Real-Time Data: Immediate access to market data and research tools to inform trading decisions.
Potential Cost Savings: For active traders, per-trade fees may be more economical than management fees charged by robo-advisors.
Cons:
Time-Consuming: Requires significant time and effort to research and manage investments effectively.
Requires Market Knowledge: Investors need a solid understanding of financial markets and investment principles.
Higher Risk of Emotional Trading: Direct control may lead to impulsive decisions based on market fluctuations.
Pros and cons of Using a Robo-Advisor
Pros:
Automated Portfolio Management: Investments are managed automatically based on predefined algorithms, reducing the need for active involvement.
Lower Minimum Investments: A wider spectrum of investors can use robo-advisors because many of them have minimal or no minimum investment restrictions.
Cost Efficiency: Generally charge lower fees compared to traditional financial advisors.
Diversification: Portfolios are typically diversified across various asset classes to align with the investor's risk profile.
Cons:
Limited Customization: Investors have less flexibility to tailor portfolios beyond the options provided by the robo-advisor.

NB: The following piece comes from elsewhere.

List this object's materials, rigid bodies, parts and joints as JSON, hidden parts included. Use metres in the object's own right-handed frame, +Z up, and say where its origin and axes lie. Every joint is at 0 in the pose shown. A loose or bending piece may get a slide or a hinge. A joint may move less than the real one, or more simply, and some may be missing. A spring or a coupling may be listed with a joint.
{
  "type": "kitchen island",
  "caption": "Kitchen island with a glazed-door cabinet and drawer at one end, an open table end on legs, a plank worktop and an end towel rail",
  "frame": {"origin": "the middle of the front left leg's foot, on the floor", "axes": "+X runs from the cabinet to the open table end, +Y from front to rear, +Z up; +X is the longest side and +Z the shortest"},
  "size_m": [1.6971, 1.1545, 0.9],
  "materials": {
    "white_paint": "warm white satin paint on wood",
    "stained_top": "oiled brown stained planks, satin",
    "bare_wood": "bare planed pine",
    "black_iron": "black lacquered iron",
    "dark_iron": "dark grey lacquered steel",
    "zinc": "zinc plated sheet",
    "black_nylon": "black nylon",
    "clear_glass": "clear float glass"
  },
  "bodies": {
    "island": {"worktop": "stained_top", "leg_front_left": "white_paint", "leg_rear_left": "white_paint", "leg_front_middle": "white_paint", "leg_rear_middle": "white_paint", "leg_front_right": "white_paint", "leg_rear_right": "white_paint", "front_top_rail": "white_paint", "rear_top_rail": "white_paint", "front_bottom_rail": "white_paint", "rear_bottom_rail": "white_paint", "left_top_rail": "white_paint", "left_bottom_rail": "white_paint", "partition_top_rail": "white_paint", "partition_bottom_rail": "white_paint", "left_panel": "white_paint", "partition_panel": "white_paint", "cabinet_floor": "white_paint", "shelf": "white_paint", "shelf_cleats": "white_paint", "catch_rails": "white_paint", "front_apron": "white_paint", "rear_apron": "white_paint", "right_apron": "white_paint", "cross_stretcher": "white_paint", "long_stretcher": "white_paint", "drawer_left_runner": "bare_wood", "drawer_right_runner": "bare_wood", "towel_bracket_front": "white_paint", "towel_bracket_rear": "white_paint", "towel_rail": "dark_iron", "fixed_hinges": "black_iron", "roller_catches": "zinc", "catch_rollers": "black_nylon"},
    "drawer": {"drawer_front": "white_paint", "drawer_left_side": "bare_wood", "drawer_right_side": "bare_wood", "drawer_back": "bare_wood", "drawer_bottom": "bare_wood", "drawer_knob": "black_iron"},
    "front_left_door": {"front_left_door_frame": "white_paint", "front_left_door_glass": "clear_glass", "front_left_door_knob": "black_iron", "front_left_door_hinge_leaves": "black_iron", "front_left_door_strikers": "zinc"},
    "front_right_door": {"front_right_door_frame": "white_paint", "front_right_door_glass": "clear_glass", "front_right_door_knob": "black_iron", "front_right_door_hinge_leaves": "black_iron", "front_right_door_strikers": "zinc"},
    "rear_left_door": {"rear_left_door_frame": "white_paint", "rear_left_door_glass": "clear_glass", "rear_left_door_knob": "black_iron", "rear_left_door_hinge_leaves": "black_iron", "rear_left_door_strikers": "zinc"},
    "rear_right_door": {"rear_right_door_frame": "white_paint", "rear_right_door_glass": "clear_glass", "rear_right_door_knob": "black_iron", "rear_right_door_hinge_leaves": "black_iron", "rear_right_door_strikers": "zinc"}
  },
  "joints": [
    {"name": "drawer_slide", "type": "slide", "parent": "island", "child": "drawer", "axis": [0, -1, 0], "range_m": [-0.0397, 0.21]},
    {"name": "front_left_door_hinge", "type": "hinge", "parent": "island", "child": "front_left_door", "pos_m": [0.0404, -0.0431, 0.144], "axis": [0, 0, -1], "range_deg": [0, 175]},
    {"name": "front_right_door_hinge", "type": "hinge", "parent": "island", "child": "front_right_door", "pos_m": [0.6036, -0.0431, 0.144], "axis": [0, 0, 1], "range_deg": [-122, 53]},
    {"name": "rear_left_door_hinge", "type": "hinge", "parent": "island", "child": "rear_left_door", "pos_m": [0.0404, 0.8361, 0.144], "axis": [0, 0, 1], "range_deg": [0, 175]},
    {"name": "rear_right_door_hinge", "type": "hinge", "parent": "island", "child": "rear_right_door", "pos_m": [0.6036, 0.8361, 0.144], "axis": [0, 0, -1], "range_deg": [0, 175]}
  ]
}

Minimal Human Interaction: Lack of personalized advice from human advisors, which may be a drawback for those seeking tailored guidance.

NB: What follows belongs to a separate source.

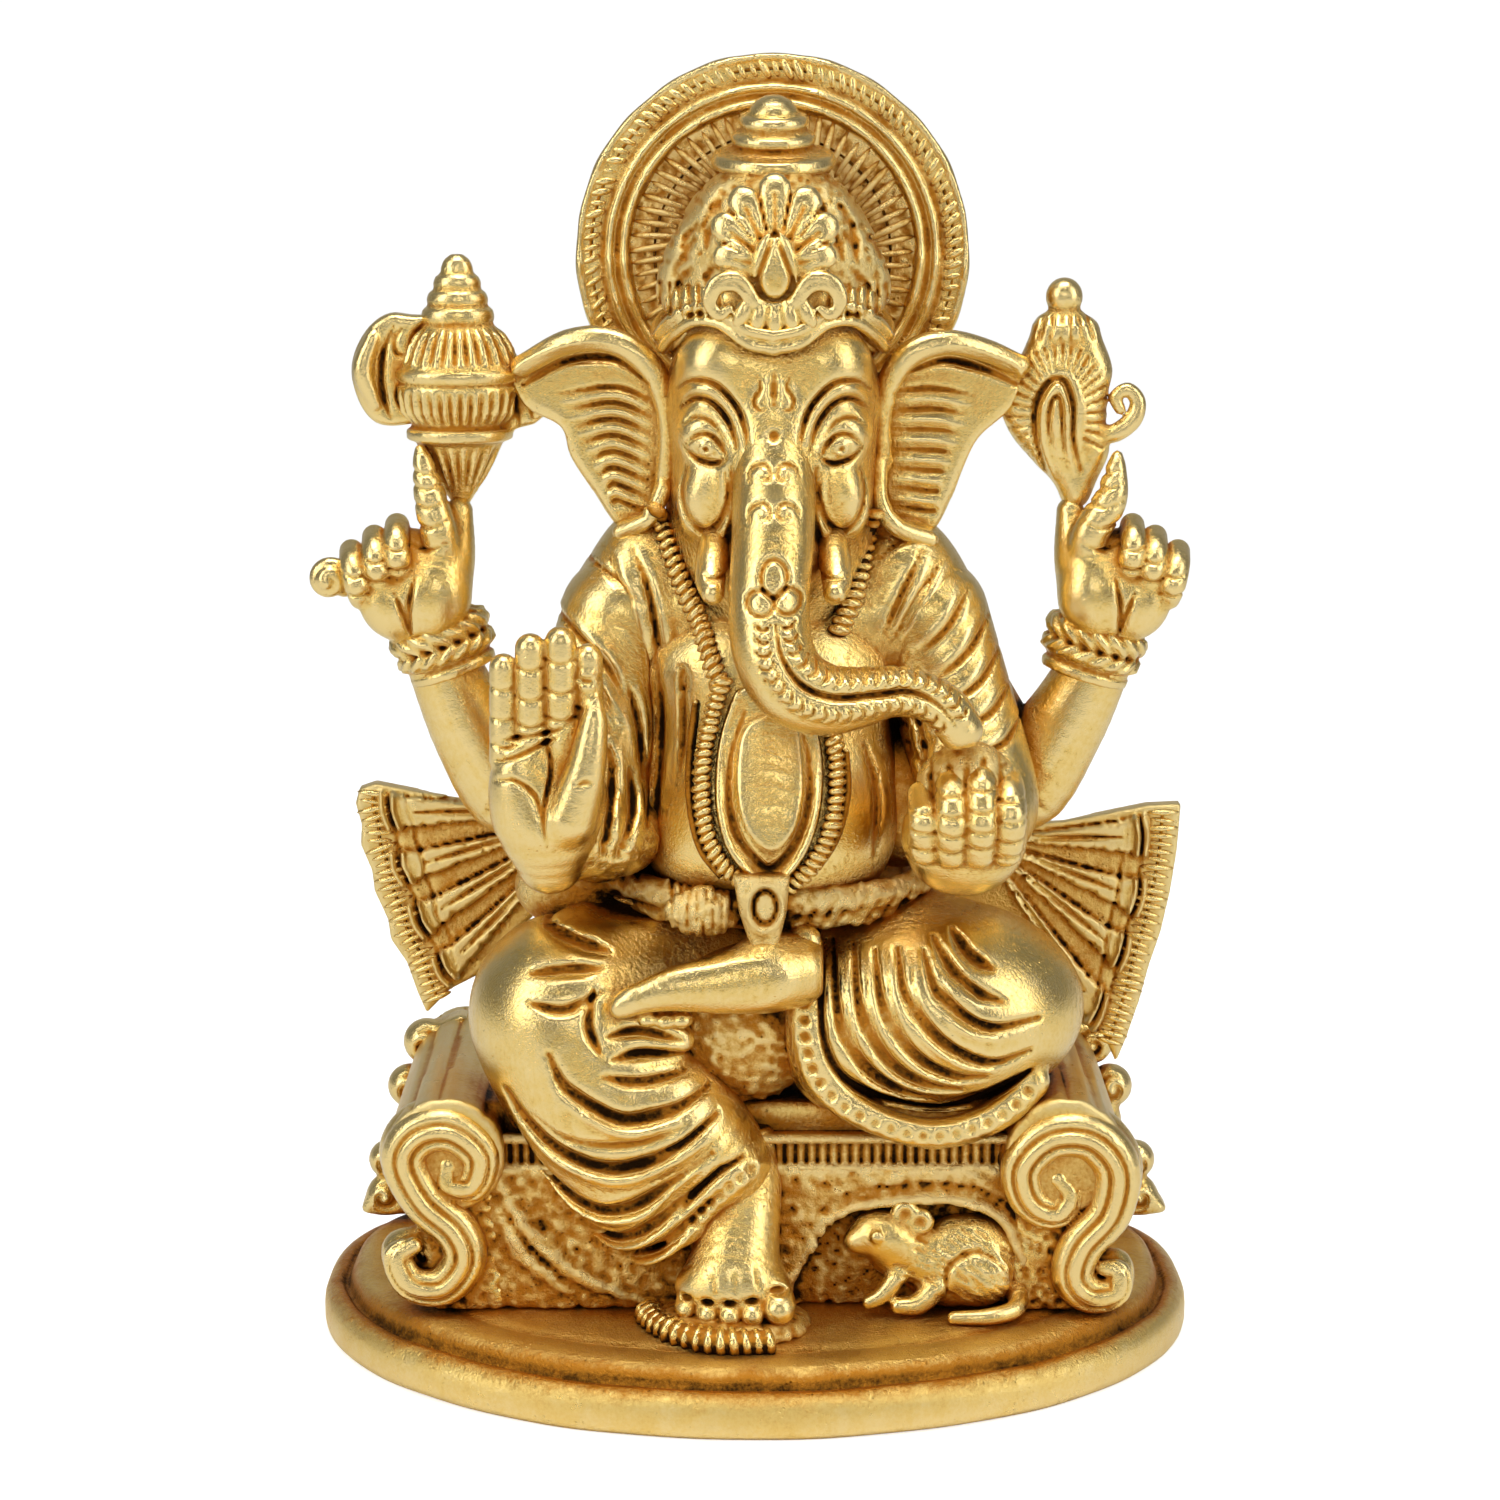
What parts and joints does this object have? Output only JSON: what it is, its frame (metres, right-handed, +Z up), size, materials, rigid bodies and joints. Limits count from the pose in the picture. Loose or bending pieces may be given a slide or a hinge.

Algorithm Limitations: Automated strategies may not account for unique personal circumstances or sudden market anomalies.
Conclusion
The choice of an online broker or robo-advisor would rest on a multitude of personal considerations such as investment approach, experience, and available time. Online brokers are suited for individuals seeking control of their own trades and willing to make independent investment choices. They tend to provide access to a large number of financial products and facilities. Robo-advisors focus on portfolio management by computerized pre-programmed algorithms and investor input. This might suit individuals who prefer least intervention. Identifying one's goals, understanding of the market, and available time for portfolio management can assist in ascertaining which platform suits individual requirements.